» **Exercise directions**
Set down the material once more, exactly as it appears.

» **Stored data**
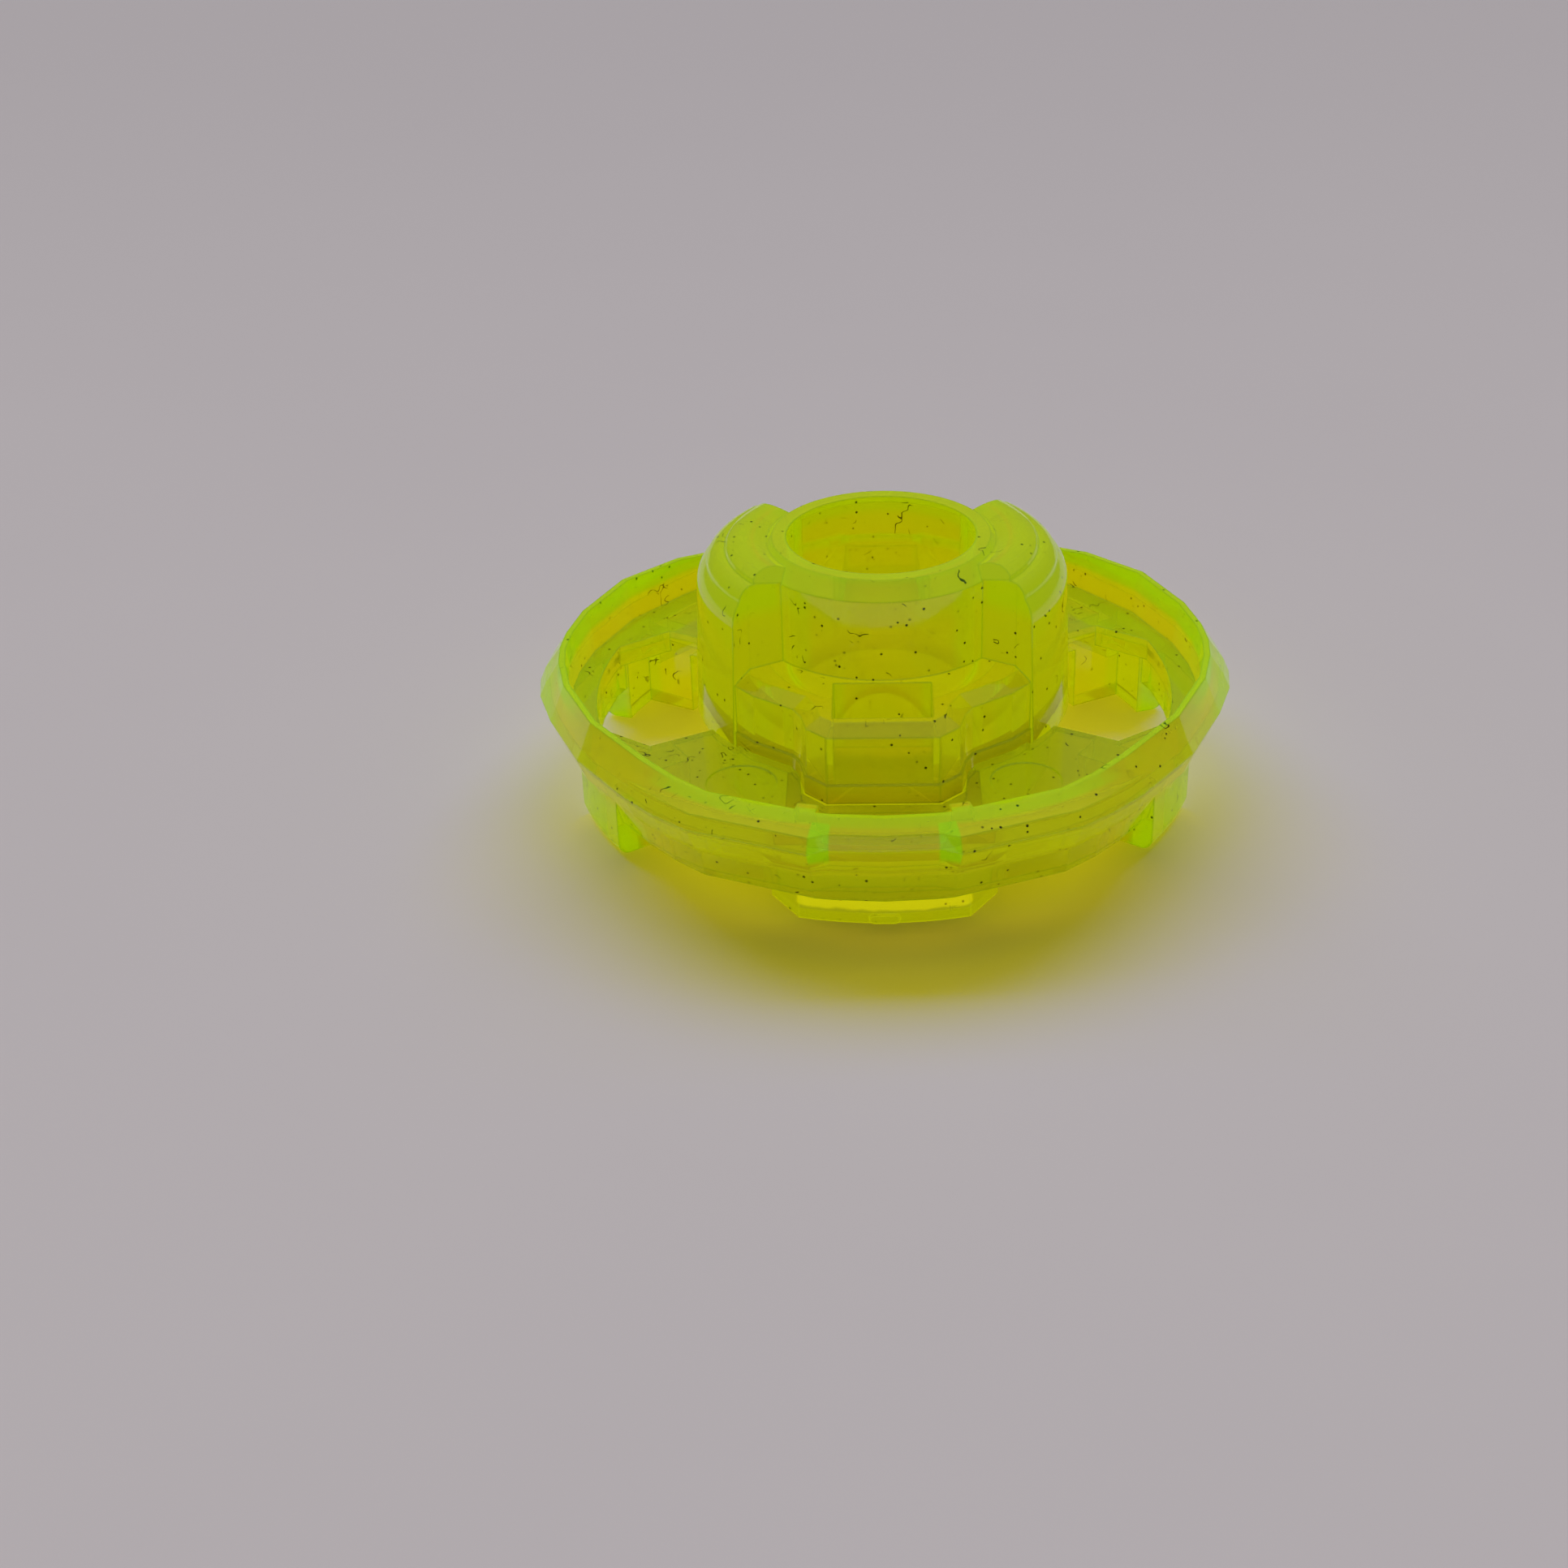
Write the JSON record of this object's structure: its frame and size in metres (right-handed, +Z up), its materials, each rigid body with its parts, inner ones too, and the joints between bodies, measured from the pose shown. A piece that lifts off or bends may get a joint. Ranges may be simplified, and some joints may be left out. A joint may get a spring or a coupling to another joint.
{
  "type": "spinning top disk",
  "caption": "Clear fluorescent plastic disk of a toy spinning top: winged hub with a through bore, shallow faceted disk with side openings and feet, and base plate with two tongues.",
  "frame": {"origin": "on the spin axis, in the plane of the feet", "axes": "+Z up along the spin axis, -Y the front tongue with the gate mark, +X the right wing"},
  "size_m": [0.0398, 0.039, 0.0144],
  "materials": {
    "hub_plastic": "gloss",
    "disk_plastic": "gloss",
    "base_plastic": "gloss"
  },
  "bodies": {
    "base": {"base_plate": "base_plastic"},
    "disk": {"disk": "disk_plastic"},
    "hub": {"hub": "hub_plastic"}
  },
  "joints": [
    {"name": "disk_lift", "type": "slide", "parent": "base", "child": "disk", "axis": [0, 0, 1], "range_m": [0, 0.012]},
    {"name": "hub_lift", "type": "slide", "parent": "disk", "child": "hub", "axis": [0, 0, 1], "range_m": [0, 0.012]}
  ]
}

» **Exercise answer**
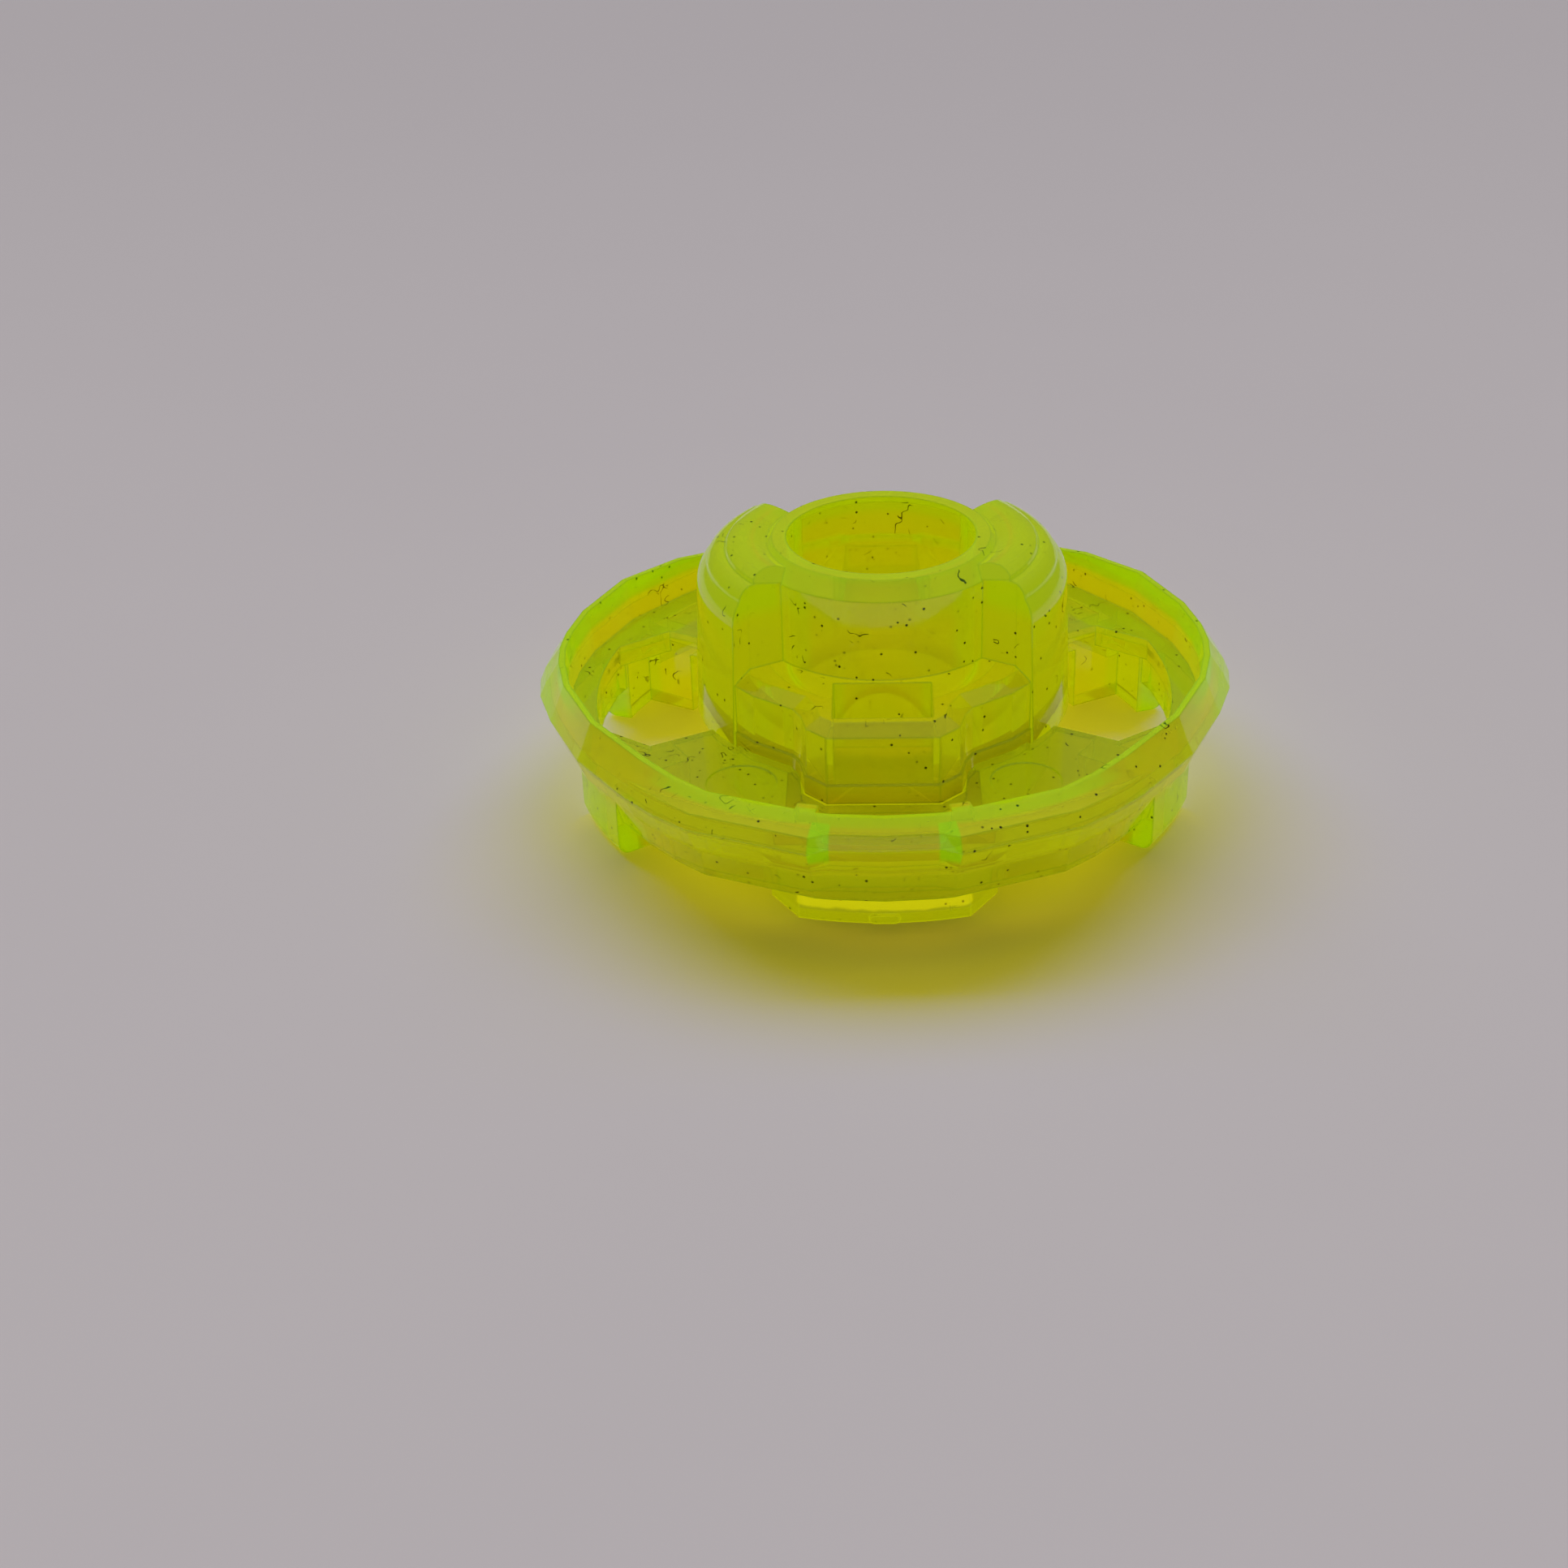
Write the JSON record of this object's structure: its frame and size in metres (right-handed, +Z up), its materials, each rigid body with its parts, inner ones too, and the joints between bodies, measured from the pose shown. A piece that lifts off or bends may get a joint. Ranges may be simplified, and some joints may be left out. A joint may get a spring or a coupling to another joint.
{
  "type": "spinning top disk",
  "caption": "Clear fluorescent plastic disk of a toy spinning top: winged hub with a through bore, shallow faceted disk with side openings and feet, and base plate with two tongues.",
  "frame": {"origin": "on the spin axis, in the plane of the feet", "axes": "+Z up along the spin axis, -Y the front tongue with the gate mark, +X the right wing"},
  "size_m": [0.0398, 0.039, 0.0144],
  "materials": {
    "hub_plastic": "gloss",
    "disk_plastic": "gloss",
    "base_plastic": "gloss"
  },
  "bodies": {
    "base": {"base_plate": "base_plastic"},
    "disk": {"disk": "disk_plastic"},
    "hub": {"hub": "hub_plastic"}
  },
  "joints": [
    {"name": "disk_lift", "type": "slide", "parent": "base", "child": "disk", "axis": [0, 0, 1], "range_m": [0, 0.012]},
    {"name": "hub_lift", "type": "slide", "parent": "disk", "child": "hub", "axis": [0, 0, 1], "range_m": [0, 0.012]}
  ]
}